**** DATA TO USE ****
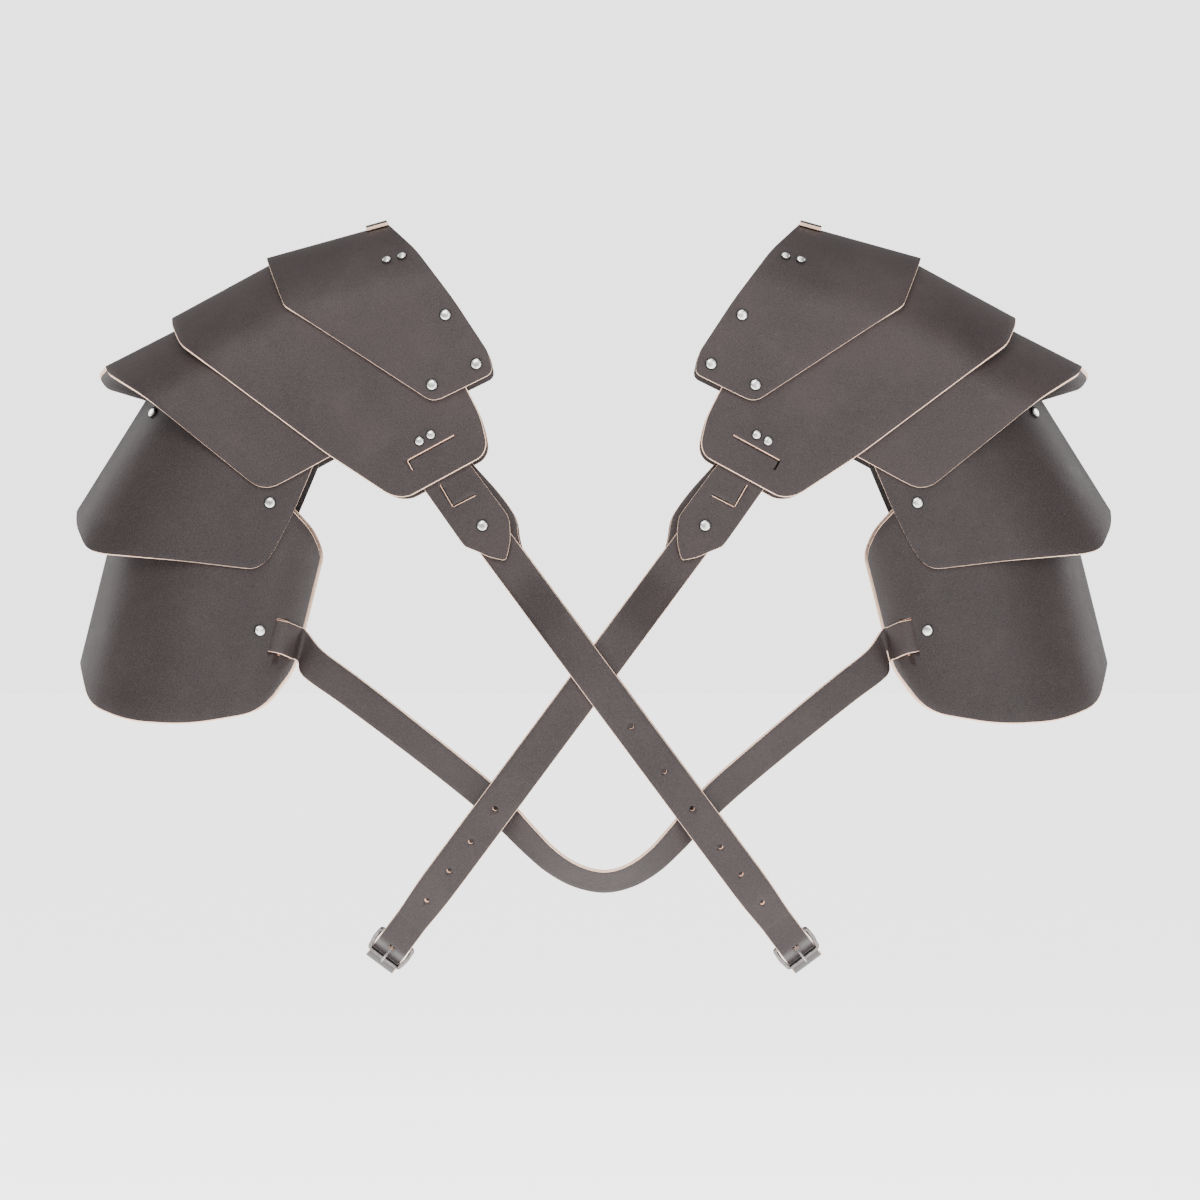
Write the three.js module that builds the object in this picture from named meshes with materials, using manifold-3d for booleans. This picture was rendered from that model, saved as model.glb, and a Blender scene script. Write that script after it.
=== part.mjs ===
// A pair of layered leather pauldrons with crossed straps, worn as one harness.
// Millimetres, +Z up, front towards -Y, origin midway between the shoulders at collar height.
// Each side has five bent plates, a folded tab, two belt straps, a buckle and its rivets.
import * as THREE from "three";
import { mergeVertices } from "three/addons/utils/BufferGeometryUtils.js";
import Module from "manifold-3d";

const wasm = await Module();
wasm.setup();

// Leather and clearances
const PLATE_THICKNESS = 2.4;
const BELT_THICKNESS = 2.4;
const THIN_THICKNESS = 2.2;
const CLEARANCE = 0.4;
const PITCH = PLATE_THICKNESS + CLEARANCE;

// How the flaps spread: deeper front to back going down, shallower going out
const SPREAD_DOWN = 0.0018;
const SPREAD_OUT = 0.0008;
const COLLAR_X = 138.9;

// Half depth of each plate's flap at the collar, from the outermost plate inwards
const COLLAR_FLAP = 66;
const SHOULDER_FLAP = COLLAR_FLAP - PLATE_THICKNESS - 2.4 * CLEARANCE;
const CAP_FLAP = SHOULDER_FLAP - PLATE_THICKNESS - CLEARANCE;
const UPPER_ARM_FLAP = CAP_FLAP - PLATE_THICKNESS - CLEARANCE;
const LOWER_ARM_FLAP = UPPER_ARM_FLAP - PLATE_THICKNESS - CLEARANCE;

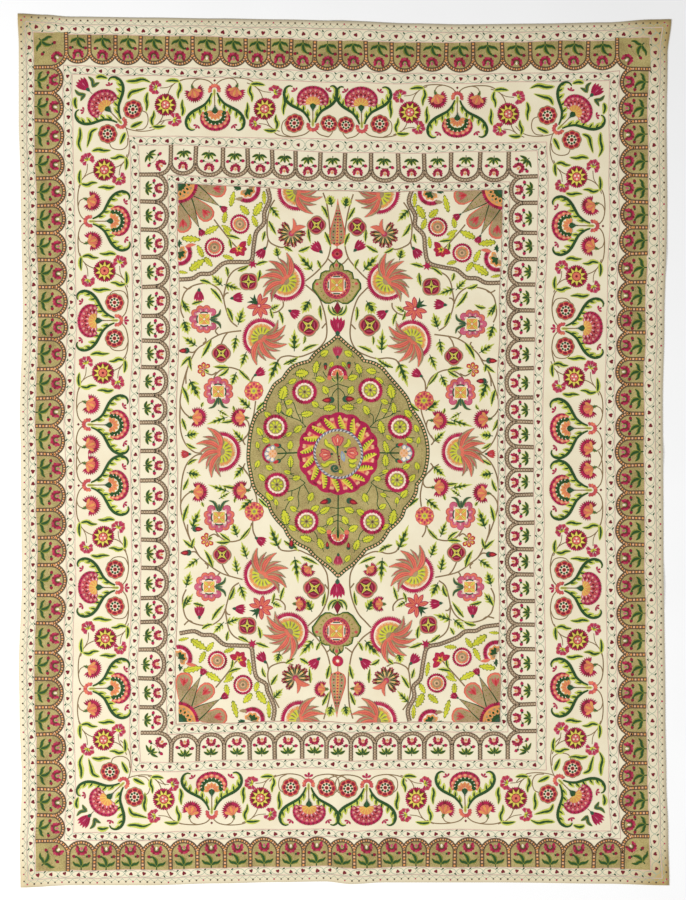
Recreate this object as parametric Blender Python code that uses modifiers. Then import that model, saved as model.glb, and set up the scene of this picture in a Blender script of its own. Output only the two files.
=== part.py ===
"""Embroidered cotton bedspread, spread out flat.

It is one cloth, cut and hemmed in one piece, so it is one closed solid.
Metres, +Z up, +Y towards the head end, +X to the right of someone who looks
down at it. The origin is under the middle of the cloth, on the surface that
it lies on.
"""

import math

import bmesh
import bpy
from mathutils import Vector

# Driving sizes, in metres
CLOTH_WIDTH = 2.00        # between the mean lines of the two long sides
CLOTH_LENGTH = 2.68       # between the mean lines of head and foot
CLOTH_THICKNESS = 0.0025
CELLS_ACROSS = 34
CELLS_ALONG = 46

MM = 0.001

# How far each side bows out from its mean line. "at" is the share of the way
# along the side, from the left or from the foot, and "out" is in millimetres.
SIDE_BOWS = {
    "head": {
        "at": (0.00, 0.04, 0.08, 0.20, 0.30, 0.40, 0.50, 0.60, 0.68, 0.80, 0.90, 0.97, 1.00),
        "out": (19, 15, 9, 6, 3, 0, -4, -12, -15, -13, -9, 0, 1),
    },
    "foot": {
        "at": (0.00, 0.08, 0.20, 0.30, 0.40, 0.47, 0.51, 0.56, 0.75, 0.90, 1.00),
        "out": (10, 3, 3, -3, -7, -9, -1, -6, -6, -2, 3),
    },
    "left": {
        "at": (0.00, 0.05, 0.12, 0.20, 0.25, 0.35, 0.50, 0.54, 0.65, 0.80, 0.88, 0.96, 1.00),
        "out": (1, 3, -3, 4, 6, -3, 0, 3, -6, 0, 6, 6, 10),
    },
    "right": {
        "at": (0.00, 0.06, 0.12, 0.20, 0.40, 0.56, 0.65, 0.78, 0.88, 0.96, 1.00),
        "out": (9, 6, 0, -3, -9, -11, -6, 3, 1, 4, 16),
    },
}

# Soft cockles where the cloth lifts off the surface. Centres are shares of the
# half width and half length, "turn" is the ridge's direction in degrees from
# +X, and its length, breadth and height are in millimetres.
COCKLES = {
    "x": (-0.80, -0.35, 0.15, 0.62, 0.90, 0.91, 0.55, 0.05, -0.50, -0.88, -0.90, 0.30, -0.28, 0.38, -0.42),
    "y": (0.80, 0.90, 0.86, 0.88, 0.45, -0.30, -0.86, -0.90, -0.84, -0.40, 0.22, 0.36, -0.40, -0.46, 0.42),
    "turn": (38, 82, 100, 70, 12, -8, 96, 78, 112, 15, -10, 62, 118, 28, 150),
    "length": (520, 380, 460, 420, 360, 400, 480, 360, 520, 420, 360, 620, 560, 540, 480),
    "breadth": (230, 190, 210, 200, 180, 190, 220, 180, 230, 190, 180, 260, 240, 230, 220),
    "height": (5.5, 4.0, 4.5, 4.0, 4.5, 4.0, 5.0, 3.5, 5.0, 4.0, 3.5, 3.0, 3.0, 2.5, 2.5),
}

# The creases left by folding the cloth in four: one down the middle, one across
CREASE_BREADTH = 0.11
CREASE_HEIGHT = 0.0022
CREASE_DOWN_X = -0.012
CREASE_ACROSS_Y = -0.003

CLOTH_COLOUR = (0.82, 0.74, 0.58, 1.0)


def clear_scene():
    for obj in list(bpy.data.objects):
        bpy.data.objects.remove(obj, do_unlink=True)


def new_collection(name):
    collection = bpy.data.collections.new(name)
    bpy.context.scene.collection.children.link(collection)
    return collection


def cloth_material():
    material = bpy.data.materials.new("ivory_cotton")
    material.use_nodes = True
    shader = material.node_tree.nodes["Principled BSDF"]
    shader.inputs["Base Color"].default_value = CLOTH_COLOUR
    shader.inputs["Roughness"].default_value = 0.9
    shader.inputs["Metallic"].default_value = 0.0
    return material


def smooth_step(share):
    return share * share * (3.0 - 2.0 * share)


def bow(side, share):
    """How far a side bows out, in metres, at a share of the way along it."""
    at = SIDE_BOWS[side]["at"]
    out = SIDE_BOWS[side]["out"]
    for i in range(len(at) - 1):
        if share <= at[i + 1]:
            step = smooth_step((share - at[i]) / (at[i + 1] - at[i]))
            return (out[i] + (out[i + 1] - out[i]) * step) * MM
    return out[-1] * MM


def spread_point(u, v):
    """A point of the flat cloth: u from left to right and v from foot to head, both 0 to 1."""
    low_x = -CLOTH_WIDTH / 2 - bow("left", v)
    high_x = CLOTH_WIDTH / 2 + bow("right", v)
    low_y = -CLOTH_LENGTH / 2 - bow("foot", u)
    high_y = CLOTH_LENGTH / 2 + bow("head", u)
    return low_x + (high_x - low_x) * u, low_y + (high_y - low_y) * v


def crease_lift(distance, run):
    """A crease's low ridge, which fades in and out along its run."""
    share = abs(distance) / (CREASE_BREADTH / 2)
    if share >= 1.0:
        return 0.0
    fade = max(0.0, math.sin(5.2 * run + 0.7)) ** 0.5
    return CREASE_HEIGHT * fade * (1.0 - smooth_step(share))


def lift(x, y):
    """How far the cloth stands off the surface it lies on, zero over most of it."""
    height = max(
        crease_lift(x - CREASE_DOWN_X, y),
        crease_lift(y - CREASE_ACROSS_Y, x + 0.4),
    )
    for i in range(len(COCKLES["x"])):
        turn = math.radians(COCKLES["turn"][i])
        across = x - COCKLES["x"][i] * CLOTH_WIDTH / 2
        along = y - COCKLES["y"][i] * CLOTH_LENGTH / 2
        run = (across * math.cos(turn) + along * math.sin(turn)) / (COCKLES["length"][i] * MM / 2)
        side = (along * math.cos(turn) - across * math.sin(turn)) / (COCKLES["breadth"][i] * MM / 2)
        if abs(run) < 1.0 and abs(side) < 1.0:
            ridge = (1.0 - smooth_step(abs(run))) * (1.0 - smooth_step(abs(side)))
            height = max(height, COCKLES["height"][i] * MM * ridge)
    return height


def centre_on_origin(mesh):
    """Moves the mesh sideways so that the middle of its box is over the origin."""
    low = [min(v.co[axis] for v in mesh.vertices) for axis in (0, 1)]
    high = [max(v.co[axis] for v in mesh.vertices) for axis in (0, 1)]
    middle = Vector(((low[0] + high[0]) / 2, (low[1] + high[1]) / 2, 0.0))
    for vertex in mesh.vertices:
        vertex.co -= middle


def bedspread_cloth(collection):
    """The whole cloth: a grid laid out to its outline, lifted in its cockles and made solid."""
    mesh = bpy.data.meshes.new("bedspread_cloth")
    grid = bmesh.new()
    bmesh.ops.create_grid(grid, x_segments=CELLS_ACROSS, y_segments=CELLS_ALONG, size=0.5)
    for vertex in grid.verts:
        x, y = spread_point(vertex.co.x + 0.5, vertex.co.y + 0.5)
        vertex.co = (x, y, lift(x, y))
    grid.to_mesh(mesh)
    grid.free()
    centre_on_origin(mesh)
    mesh.materials.append(cloth_material())
    cloth = bpy.data.objects.new("bedspread_cloth", mesh)
    collection.objects.link(cloth)
    solid = cloth.modifiers.new("thickness", "SOLIDIFY")
    solid.thickness = CLOTH_THICKNESS
    solid.offset = 1.0
    return cloth


clear_scene()
bedspread_cloth(new_collection("bedspread"))
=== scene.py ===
"""Looks of the embroidered bedspread: the cloth, its silk embroidery, the floor, light and camera.

The cloth repeats the part's outline and lift. The embroidery is drawn on a chart laid over it, whose
steps are 3.1 mm. x counts them to the right and y down, from the corner of the photograph's frame.
"""

import math
import random

import bmesh
import bpy
import numpy as np
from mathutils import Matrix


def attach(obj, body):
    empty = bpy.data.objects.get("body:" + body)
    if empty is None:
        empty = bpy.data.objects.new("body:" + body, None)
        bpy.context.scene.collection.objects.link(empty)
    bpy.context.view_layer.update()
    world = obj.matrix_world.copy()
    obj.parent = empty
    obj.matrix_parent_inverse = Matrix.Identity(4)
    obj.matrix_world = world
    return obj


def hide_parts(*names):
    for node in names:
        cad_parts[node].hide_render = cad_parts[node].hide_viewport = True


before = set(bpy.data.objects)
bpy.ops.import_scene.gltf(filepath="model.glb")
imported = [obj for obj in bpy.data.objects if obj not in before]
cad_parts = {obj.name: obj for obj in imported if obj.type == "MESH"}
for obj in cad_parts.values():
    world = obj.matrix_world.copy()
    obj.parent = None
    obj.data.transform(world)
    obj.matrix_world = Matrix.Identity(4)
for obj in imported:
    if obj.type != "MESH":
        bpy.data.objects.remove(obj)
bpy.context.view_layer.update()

CLOTH_NODE = "bedspread_cloth"

# The cloth, in metres, as in the part
CLOTH_WIDTH = 2.00
CLOTH_LENGTH = 2.68
CLOTH_THICKNESS = 0.0022
CELLS_ACROSS = 150
CELLS_ALONG = 200
MM = 0.001

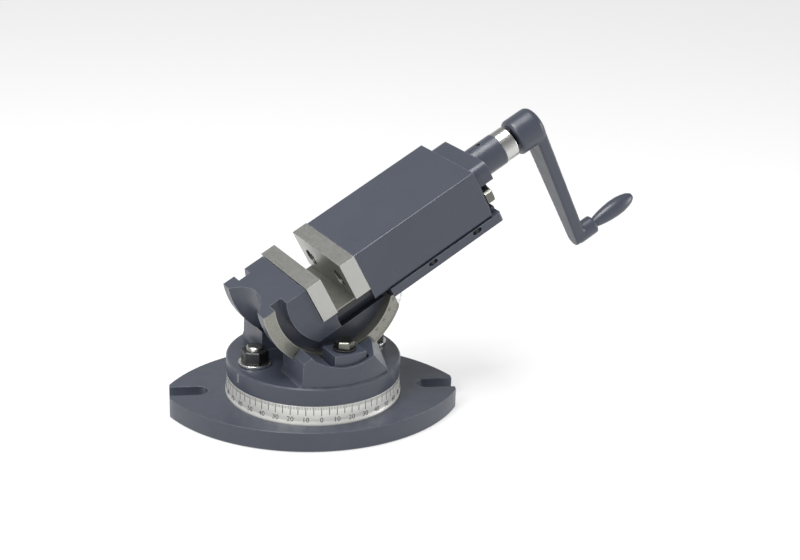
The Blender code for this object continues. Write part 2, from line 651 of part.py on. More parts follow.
****
EXERCISE DIRECTIONS:
Output, unchanged, the lines from the line with "grid.free()" through the final line of the material.

CORRECT ANSWER:
    grid.free()
    centre_on_origin(mesh)
    mesh.materials.append(cloth_material())
    cloth = bpy.data.objects.new("bedspread_cloth", mesh)
    collection.objects.link(cloth)
    solid = cloth.modifiers.new("thickness", "SOLIDIFY")
    solid.thickness = CLOTH_THICKNESS
    solid.offset = 1.0
    return cloth


clear_scene()
bedspread_cloth(new_collection("bedspread"))
=== scene.py ===
"""Looks of the embroidered bedspread: the cloth, its silk embroidery, the floor, light and camera.

The cloth repeats the part's outline and lift. The embroidery is drawn on a chart laid over it, whose
steps are 3.1 mm. x counts them to the right and y down, from the corner of the photograph's frame.
"""

import math
import random

import bmesh
import bpy
import numpy as np
from mathutils import Matrix


def attach(obj, body):
    empty = bpy.data.objects.get("body:" + body)
    if empty is None:
        empty = bpy.data.objects.new("body:" + body, None)
        bpy.context.scene.collection.objects.link(empty)
    bpy.context.view_layer.update()
    world = obj.matrix_world.copy()
    obj.parent = empty
    obj.matrix_parent_inverse = Matrix.Identity(4)
    obj.matrix_world = world
    return obj


def hide_parts(*names):
    for node in names:
        cad_parts[node].hide_render = cad_parts[node].hide_viewport = True


before = set(bpy.data.objects)
bpy.ops.import_scene.gltf(filepath="model.glb")
imported = [obj for obj in bpy.data.objects if obj not in before]
cad_parts = {obj.name: obj for obj in imported if obj.type == "MESH"}
for obj in cad_parts.values():
    world = obj.matrix_world.copy()
    obj.parent = None
    obj.data.transform(world)
    obj.matrix_world = Matrix.Identity(4)
for obj in imported:
    if obj.type != "MESH":
        bpy.data.objects.remove(obj)
bpy.context.view_layer.update()

CLOTH_NODE = "bedspread_cloth"

# The cloth, in metres, as in the part
CLOTH_WIDTH = 2.00
CLOTH_LENGTH = 2.68
CLOTH_THICKNESS = 0.0022
CELLS_ACROSS = 150
CELLS_ALONG = 200
MM = 0.001

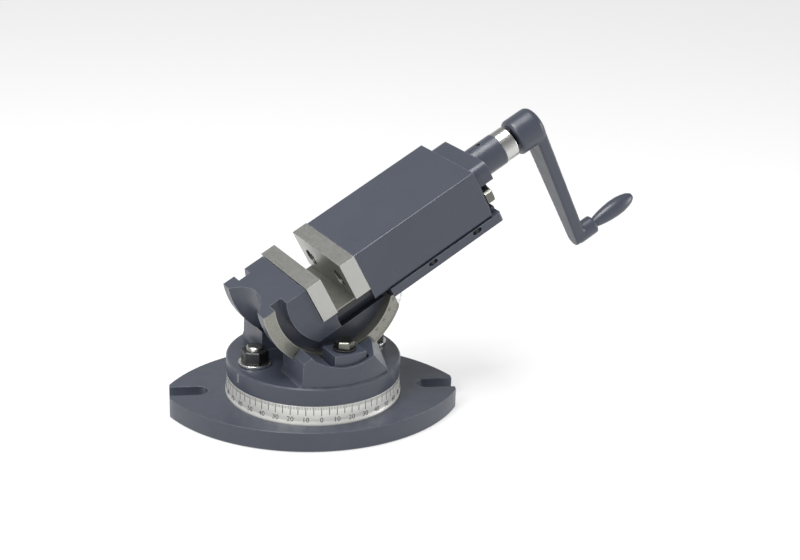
The Blender code for this object continues. Write part 2, from line 651 of part.py on. More parts follow.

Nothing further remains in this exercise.